Oh, no era un pensamiento muy profundo, pero ya me parecía bien y bien sabe Dios que a veces es mejor así. Abandoné la plaza. Por fin abrió una cafetería, donde otro camarero soñoliento me sirvió otro café y un zumo de naranja, y me sentí como lo que soy, un ser privilegiado que nunca ha pasado hambre ni frío y que, encima, ya está despierto.

Me puse a redactar estas líneas, aun siendo consciente de que estas cosas ya se han sentido y expresado miles de veces. Pero, en fin, al final estoy garabateando, en la confianza de que algún lector se dirá: «Mira, este es como yo», y se sentirá acompañado, confortado.

Por la puerta abierta de la cafetería veo que ya se ha levantado la mañana. Pasan por la calle mujeres suramericanas, bien abrigadas en sus anoraks, con el bolso en bandolera, camino a sus empleos. Probablemente, van pensando en… yo qué sé en qué van pensando.

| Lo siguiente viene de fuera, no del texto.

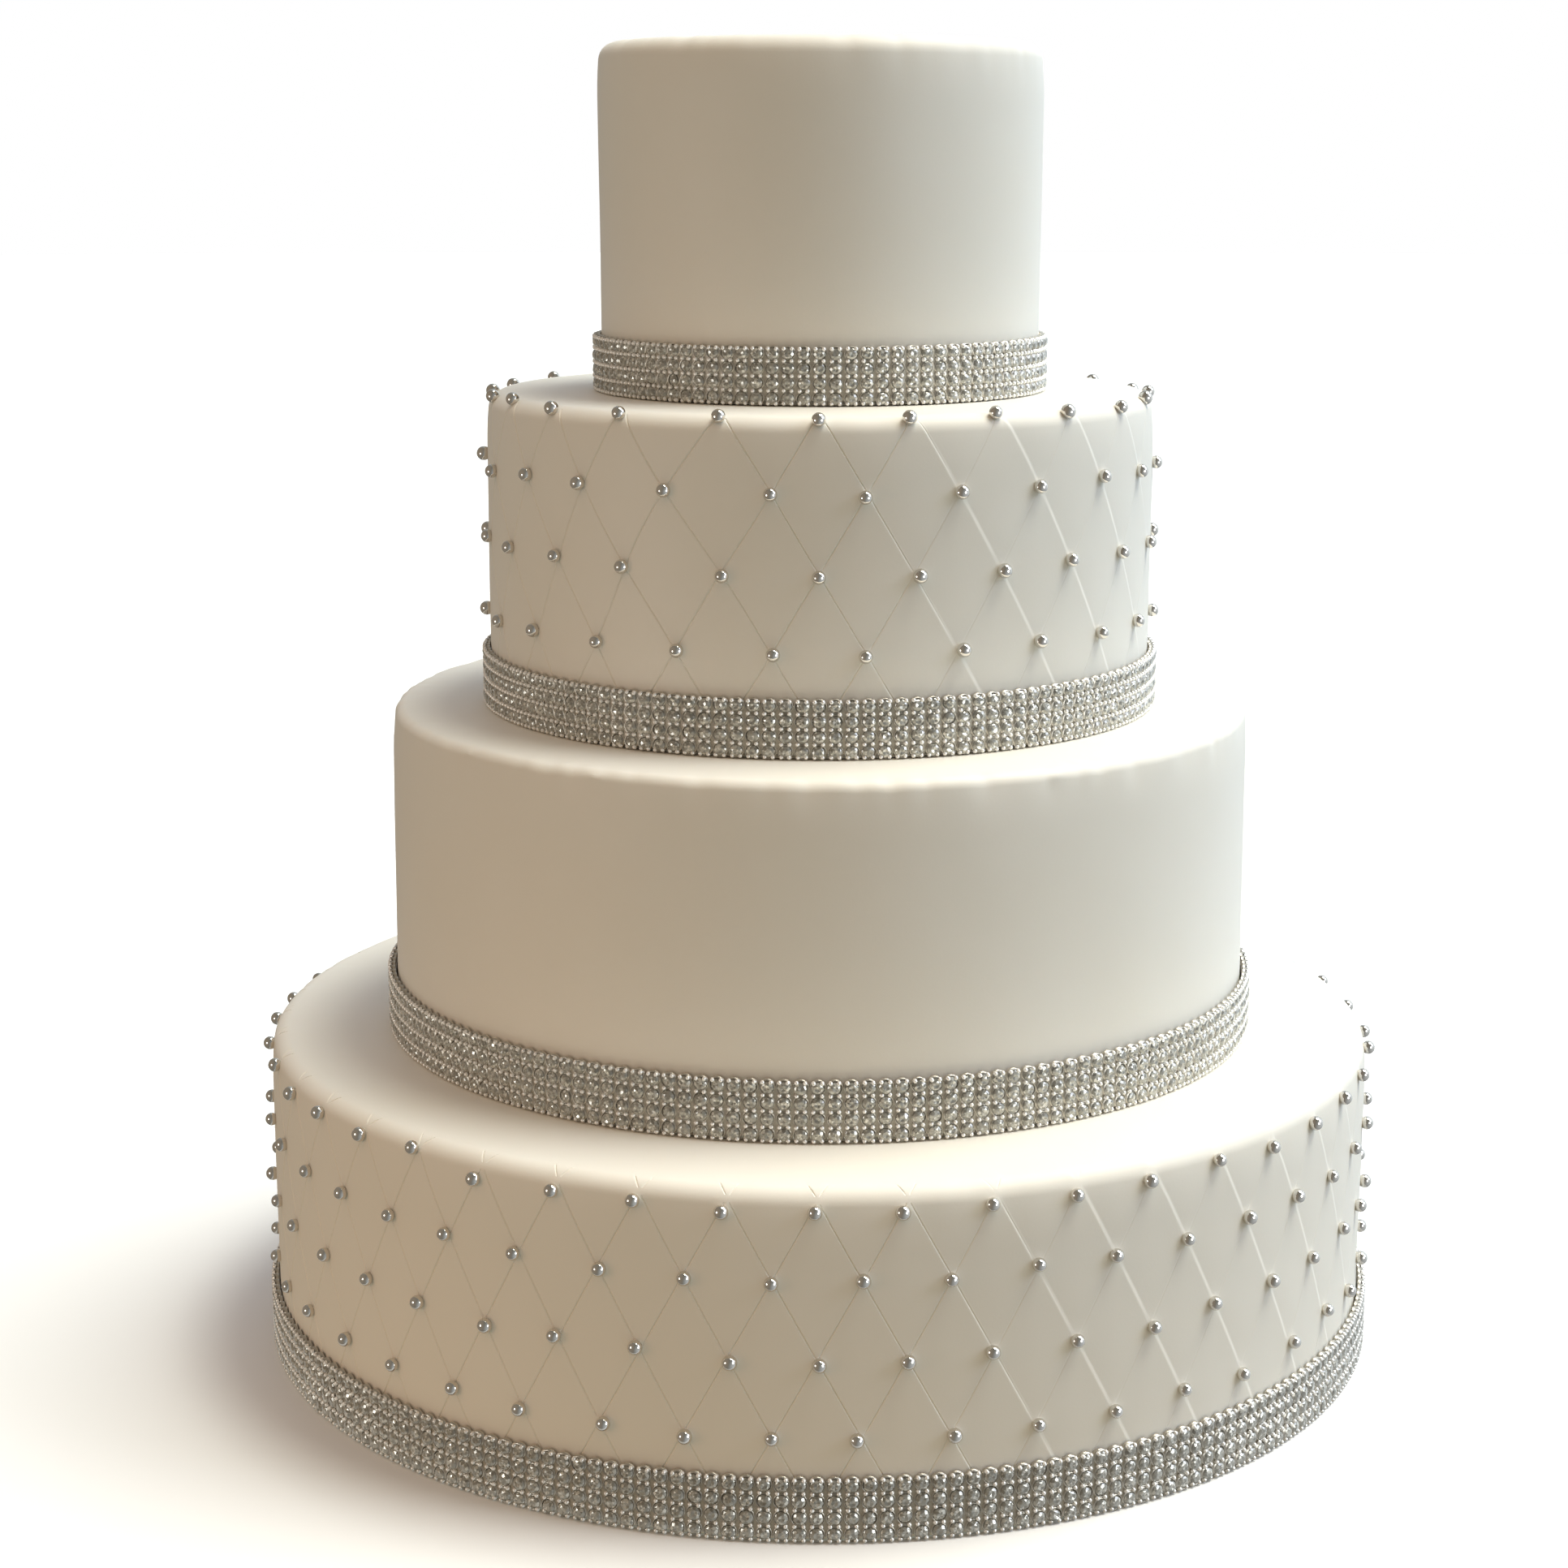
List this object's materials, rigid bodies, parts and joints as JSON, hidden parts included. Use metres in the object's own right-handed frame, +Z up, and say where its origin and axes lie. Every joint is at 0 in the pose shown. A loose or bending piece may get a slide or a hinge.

Esta es la mañana de un nuevo día por estrenar. A ver qué pasa. Puede que no pase lo peor. Hay el 50% de posibilidades de que no pase lo peor. «Un sí, un no, un punto, una raya». ¿Quién dijo esto? ¿O no era exactamente así?

Vuelvo a casa, volveré a pasar ante la obra maestra de Lavet, le prepararé el desayuno a esos dormilones, y mientras se lo toman veré si Goico explica en su libro quiénes eran los chisperos de Madrid, por qué les han levantado ese monumento.